Exercise objective: Quote exactly the lines from the line containing "wet_microfibre_face();" to the line containing "bpy.data.objects.remove(obj)", both lines included, please, and nothing more.
[START Available data]
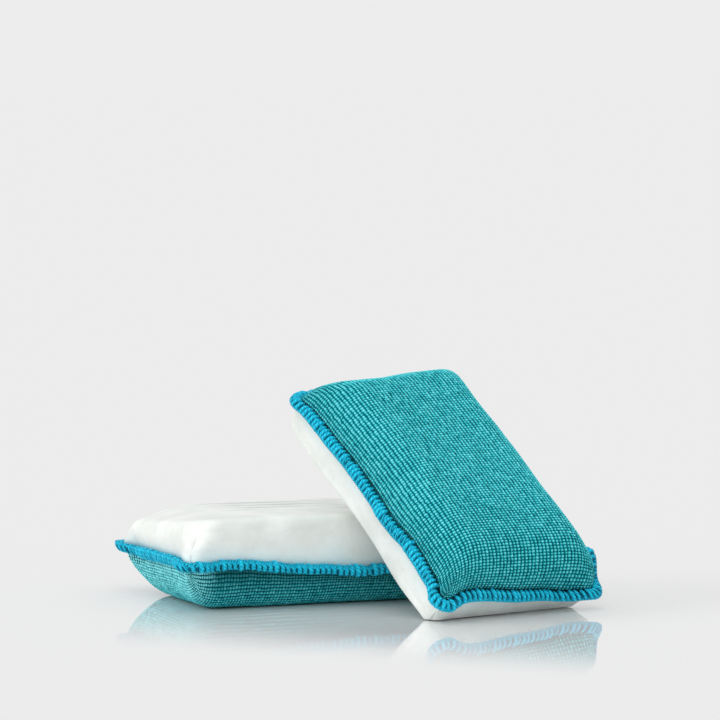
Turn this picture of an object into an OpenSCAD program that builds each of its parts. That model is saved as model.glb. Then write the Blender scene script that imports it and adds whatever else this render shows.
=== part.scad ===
// Magnetic glass cleaner: two soft two-sided cleaning pads, one for each side of the glass.
// Each pad is a sewn cover (ribbed microfibre on one face, smooth white cloth on the other)
// round two foam layers that hold a sealed case with two block magnets and a steel yoke.
// Millimetres, +Z up. The origin is the centre of the lying pad's flat underside.

/* [Pads] */
// Length over the stitched edge
pad_l = 130; // [110:1:150]
// Width over the stitched edge
pad_w = 88; // [74:1:100]
// Thickness from face to face
pad_t = 40; // [34:1:46]
// How far the stitched edge stands out of the cover
edge_w = 4.2; // [3:0.1:6]
// Height of the stitched edge
edge_h = 5.2; // [4:0.1:6]

/* [Covers] */
// Thickness of the microfibre, pile included
fibre_t = 1.4; // [0.9:0.1:2]
// Thickness of the smooth white cloth
cloth_t = 0.7; // [0.4:0.1:1]
// How far the microfibre face rounds in
fibre_round = 12; // [8:0.5:16]
// How far the white face rounds in
cloth_round = 5; // [4:0.5:12]
// Plan radius of the cover's corners
corner_r = 9; // [6:0.5:14]

/* [Magnet case] */
// Length of the case
case_l = 84; // [70:1:90]
// Width of the case
case_w = 44; // [38:1:50]
// Thickness of the plastic
wall = 1.4; // [1:0.1:2]
// Thickness of a block magnet
magnet_t = 5; // [4:0.5:6]
// Thickness of the steel yoke
yoke_t = 1.6; // [1:0.1:2]

/* [Leaning pad] */
// Slope of the leaning pad
lean = 38; // [32:0.5:42]
// Turn of the leaning pad about the vertical
turn = 17; // [5:0.5:22]
// Sideways place of the leaning pad's centre
lean_x = 51; // [44:1:60]

// Name of the sub-part to draw

/* [Hidden] */
$fn = 48;
gap = 0.1;                      // clearance between pieces of one pad
half_t = pad_t / 2;
ea = pad_l / 2 - edge_w;        // half length of the cover beside the stitching
eb = pad_w / 2 - edge_w;        // half width of the cover beside the stitching
hem = edge_w - 1.1;             // seam allowance inside the stitching
hem_t = 0.7;                    // thickness of one seam allowance
bow = 0.6;                      // outward bow of each side at its middle
pw = 2.3;                       // squareness of the faces' rounding
qw = pw / (pw - 1);
levels = 6;
foam_slack = 1.6;               // room left round the foam inside the cover
arc_n = 5;                      // steps round each corner
side_n = 4;                     // steps along each side
ring_n = 4 * (arc_n + side_n);

// One point of a rounded rectangle of half size a x b, counted round by i
function corner_c(k, a, b, r) = [(k == 0 || k == 3 ? 1 : -1) * (a - r), (k < 2 ? 1 : -1) * (b - r)];
function raw_pt(k, j, a, b, r) =
    let (c = corner_c(k, a, b, r), ang = 90 * k + 90 * min(j, arc_n) / arc_n,
         p = [c[0] + r * cos(ang), c[1] + r * sin(ang)])
    j <= arc_n ? p :
    let (d = corner_c((k + 1) % 4, a, b, r), e = 90 * (k + 1), q = [d[0] + r * cos(e), d[1] + r * sin(e)],
         f = (j - arc_n) / side_n)
    p + (q - p) * f;
function bowed(p, a, b) = [p[0] + sign(p[0]) * bow * (abs(p[0]) / a) * (1 - pow(p[1] / b, 2)),
                           p[1] + sign(p[1]) * bow * (abs(p[1]) / b) * (1 - pow(p[0] / a, 2))];
function ring(inset, z, r0 = corner_r) = let (a = ea - inset, b = eb - inset, r = max(2.5, r0 - inset * 0.2))
    [for (k = [0:3], j = [0:arc_n + side_n - 1])
        let (p = bowed(raw_pt(k, j, a, b, r), a, b)) [p[0], p[1], z]];

// A closed body through a list of rings, capped at both ends
module loft(rings) {
    n = ring_n; m = len(rings);
    polyhedron(points = [for (r = rings, p = r) p],
        faces = concat([[for (i = [n - 1:-1:0]) i]],
            [for (k = [0:m - 2], i = [0:n - 1]) [k * n + i, k * n + (i + 1) % n, (k + 1) * n + (i + 1) % n]],
            [for (k = [0:m - 2], i = [0:n - 1]) [k * n + i, (k + 1) * n + (i + 1) % n, (k + 1) * n + i]],
            [[for (i = [0:n - 1]) (m - 1) * n + i]]));
}

// A ring-shaped body: the last ring closes on the first
module loop_loft(rings) {
    n = ring_n; m = len(rings);
    polyhedron(points = [for (r = rings, p = r) p],
        faces = concat(
            [for (k = [0:m - 1], i = [0:n - 1]) [k * n + i, k * n + (i + 1) % n,
                ((k + 1) % m) * n + (i + 1) % n]],
            [for (k = [0:m - 1], i = [0:n - 1]) [k * n + i, ((k + 1) % m) * n + (i + 1) % n,
                ((k + 1) % m) * n + i]]));
}

// Inset and height of the face's rounding at step i of n, for an inner offset d
function round_in(i, n, rnd) = rnd * (1 - pow(cos(90 * i / n), 2 / pw));
function round_up(i, n, h) = h * pow(sin(90 * i / n), 2 / pw);
function face_ring(i, rnd, d, z0) =
    ring(d + round_in(i, levels, rnd),
        z0 + round_up(i, levels, half_t - d - z0));

// A cover: a cup of cloth with its seam allowance standing out all round
module cover(th, rnd) {
    z0 = 0.05;
    loft(concat(
        [for (i = [levels:-1:1]) face_ring(i, rnd, th, z0)],
        [ring(th, z0), ring(-hem, z0), ring(-hem, z0 + hem_t), ring(0, z0 + hem_t)],
        [for (i = [1:levels]) face_ring(i, rnd, 0, z0)]));
}

// Foam behind one face, from the face to the seam plane, with rounded corners and a little slack
module foam_fill(th, rnd, z0) {
    top = half_t - th - gap - foam_slack / 2;
    loft([for (i = [0:levels]) ring(th + gap + foam_slack + round_in(i, levels, rnd),
        z0 + round_up(i, levels, top - z0), corner_r + 9)]);
}

// Thread wrapped round both seam allowances: a C-shaped band, open towards the pad
module edge_band() {
    c = hem_t + 0.05 + gap;                // half height of the slot
    h = edge_h / 2;
    loop_loft([ring(-0.6, c), ring(-0.6, h - 0.5), ring(-1.2, h), ring(-edge_w + 1.1, h),
        ring(-edge_w + 0.2, h * 0.55), ring(-edge_w, 0), ring(-edge_w + 0.2, -h * 0.55),
        ring(-edge_w + 1.1, -h), ring(-1.2, -h), ring(-0.6, -h + 0.5), ring(-0.6, -c),
        ring(-hem - gap, -c), ring(-hem - gap, c)]);
}

// Case stack, counted from the working face: tray floor, magnets, yoke, gasket, lid
case_in = 4.2;                              // foam left in front of the case
tray_h = wall + magnet_t + yoke_t + 3 * gap;
case_z = -half_t + fibre_t + gap + case_in; // underside of the tray
mag_l = (case_l - 3 * wall) / 2 - 2 * gap;
mag_w = case_w - 2 * wall - 2 * gap;

module rounded_slab(l, w, h, r) {
    linear_extrude(h) union() {
        square([l - 2 * r, w], center = true);
        square([l, w - 2 * r], center = true);
        for (x = [-1, 1], y = [-1, 1]) translate([x * (l / 2 - r), y * (w / 2 - r)]) circle(r);
    }
}

module pad_smooth_face() { color("#f2f6f7") cover(cloth_t, cloth_round); }
module pad_microfibre_face() { color("#1f9fb4") mirror([0, 0, 1]) cover(fibre_t, fibre_round); }
module pad_edge_stitching() { color("#45b8e8") edge_band(); }
module pad_smooth_foam() { color("#e9edee") foam_fill(cloth_t, cloth_round, 0.05); }
module pad_scrub_foam() {
    color("#dfe3e2") difference() {
        mirror([0, 0, 1]) foam_fill(fibre_t, fibre_round, 0.05);
        translate([0, 0, case_z - gap]) rounded_slab(case_l + 2 * gap, case_w + 2 * gap, 40, 4 + gap);
    }
}
module pad_magnet_case() {
    color("#30343a") translate([0, 0, case_z]) difference() {
        rounded_slab(case_l, case_w, tray_h, 4);
        for (x = [-1, 1]) translate([x * (mag_l / 2 + gap + wall / 2), 0, wall])
            translate([-mag_l / 2 - gap, -mag_w / 2 - gap, 0])
                cube([mag_l + 2 * gap, mag_w + 2 * gap, magnet_t + gap]);
        translate([-case_l / 2 + wall, -case_w / 2 + wall, wall + magnet_t + gap])
            cube([case_l - 2 * wall, case_w - 2 * wall, 20]);
    }
}
module pad_magnet(side) {
    color("#b9bdc2") translate([side * (mag_l / 2 + gap + wall / 2) - mag_l / 2, -mag_w / 2, case_z + wall])
        cube([mag_l, mag_w, magnet_t]);
}
module pad_steel_yoke() {
    color("#8b9096") translate([-case_l / 2 + wall + gap, -case_w / 2 + wall + gap,
            case_z + wall + magnet_t + 2 * gap])
        cube([case_l - 2 * wall - 2 * gap, case_w - 2 * wall - 2 * gap, yoke_t]);
}
module pad_case_gasket() {
    color("#c2402c") translate([0, 0, case_z + tray_h + gap / 2]) difference() {
        rounded_slab(case_l - 0.6, case_w - 0.6, 0.8, 3.6);
        translate([0, 0, -1]) rounded_slab(case_l - 2 * wall, case_w - 2 * wall, 3, 2.4);
    }
}
module pad_case_lid() {
    color("#3a3f46") translate([0, 0, case_z + tray_h + gap / 2 + 0.8 + gap / 2])
        rounded_slab(case_l, case_w, wall, 4);
}

// The leaning pad touches the floor with its lower white edge and leans on the lying pad's
// front top edge; both places follow from the pads' rounded outlines.
lean_z = (ea + bow - cloth_round) * sin(lean)
    + pow(pow(cloth_round * sin(lean), qw) + pow(half_t * cos(lean), qw), 1 / qw) + 0.05;
dx = sin(turn) * sin(lean);
dy = cos(turn) * sin(lean);
dz = cos(lean);
top_r = corner_r - cloth_round * 0.2;
reach = dx * (ea + bow - cloth_round - top_r) + dy * (eb + bow - cloth_round - top_r) + top_r * sin(lean)
    + pow(pow((dx + dy) * cloth_round, qw) + pow(dz * half_t, qw), 1 / qw) + dz * half_t;
rest_gap = 0.3;                 // air left between the two pads
lean_y = -(reach + half_t + rest_gap - lean_x * dx - lean_z * dz) / dy;

module lying() { translate([0, 0, half_t]) children(); }
module leaning() {
    translate([lean_x, lean_y, lean_z]) rotate([0, 0, turn]) rotate([lean, 0, 0])
        rotate([0, 0, 90]) rotate([180, 0, 0]) children();
}

module wet_microfibre_face() { lying() pad_microfibre_face(); }
module wet_smooth_face() { lying() pad_smooth_face(); }
module wet_edge_stitching() { lying() pad_edge_stitching(); }
module wet_scrub_foam() { lying() pad_scrub_foam(); }
module wet_smooth_foam() { lying() pad_smooth_foam(); }
module wet_magnet_case() { lying() pad_magnet_case(); }
module wet_case_gasket() { lying() pad_case_gasket(); }
module wet_case_lid() { lying() pad_case_lid(); }
module wet_left_magnet() { lying() pad_magnet(-1); }
module wet_right_magnet() { lying() pad_magnet(1); }
module wet_steel_yoke() { lying() pad_steel_yoke(); }
module dry_microfibre_face() { leaning() pad_microfibre_face(); }
module dry_smooth_face() { leaning() pad_smooth_face(); }
module dry_edge_stitching() { leaning() pad_edge_stitching(); }
module dry_scrub_foam() { leaning() pad_scrub_foam(); }
module dry_smooth_foam() { leaning() pad_smooth_foam(); }
module dry_magnet_case() { leaning() pad_magnet_case(); }
module dry_case_gasket() { leaning() pad_case_gasket(); }
module dry_case_lid() { leaning() pad_case_lid(); }
module dry_left_magnet() { leaning() pad_magnet(-1); }
module dry_right_magnet() { leaning() pad_magnet(1); }
module dry_steel_yoke() { leaning() pad_steel_yoke(); }

wet_microfibre_face();
wet_smooth_face();
wet_edge_stitching();
wet_scrub_foam();
wet_smooth_foam();
wet_magnet_case();
wet_case_gasket();
wet_case_lid();
wet_left_magnet();
wet_right_magnet();
wet_steel_yoke();
dry_microfibre_face();
dry_smooth_face();
dry_edge_stitching();
dry_scrub_foam();
dry_smooth_foam();
dry_magnet_case();
dry_case_gasket();
dry_case_lid();
dry_left_magnet();
dry_right_magnet();
dry_steel_yoke();
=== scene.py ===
import math

import bpy
import numpy as np

from mathutils import Matrix

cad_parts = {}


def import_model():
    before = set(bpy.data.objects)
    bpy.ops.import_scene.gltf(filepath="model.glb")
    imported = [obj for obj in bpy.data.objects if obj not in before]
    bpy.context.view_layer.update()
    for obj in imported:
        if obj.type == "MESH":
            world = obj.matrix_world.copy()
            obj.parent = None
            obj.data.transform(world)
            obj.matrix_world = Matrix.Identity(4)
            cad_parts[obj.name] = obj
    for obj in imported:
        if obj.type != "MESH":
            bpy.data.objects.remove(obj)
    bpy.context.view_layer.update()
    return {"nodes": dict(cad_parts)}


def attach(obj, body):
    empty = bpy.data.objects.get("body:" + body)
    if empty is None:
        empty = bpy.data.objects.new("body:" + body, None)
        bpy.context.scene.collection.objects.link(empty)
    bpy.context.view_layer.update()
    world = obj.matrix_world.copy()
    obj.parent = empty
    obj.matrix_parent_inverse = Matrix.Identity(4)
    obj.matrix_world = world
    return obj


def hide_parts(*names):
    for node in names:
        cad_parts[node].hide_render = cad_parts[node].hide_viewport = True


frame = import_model()
MM = 0.001
rad = math.radians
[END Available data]
Worked solution:
wet_microfibre_face();
wet_smooth_face();
wet_edge_stitching();
wet_scrub_foam();
wet_smooth_foam();
wet_magnet_case();
wet_case_gasket();
wet_case_lid();
wet_left_magnet();
wet_right_magnet();
wet_steel_yoke();
dry_microfibre_face();
dry_smooth_face();
dry_edge_stitching();
dry_scrub_foam();
dry_smooth_foam();
dry_magnet_case();
dry_case_gasket();
dry_case_lid();
dry_left_magnet();
dry_right_magnet();
dry_steel_yoke();
=== scene.py ===
import math

import bpy
import numpy as np

from mathutils import Matrix

cad_parts = {}


def import_model():
    before = set(bpy.data.objects)
    bpy.ops.import_scene.gltf(filepath="model.glb")
    imported = [obj for obj in bpy.data.objects if obj not in before]
    bpy.context.view_layer.update()
    for obj in imported:
        if obj.type == "MESH":
            world = obj.matrix_world.copy()
            obj.parent = None
            obj.data.transform(world)
            obj.matrix_world = Matrix.Identity(4)
            cad_parts[obj.name] = obj
    for obj in imported:
        if obj.type != "MESH":
            bpy.data.objects.remove(obj)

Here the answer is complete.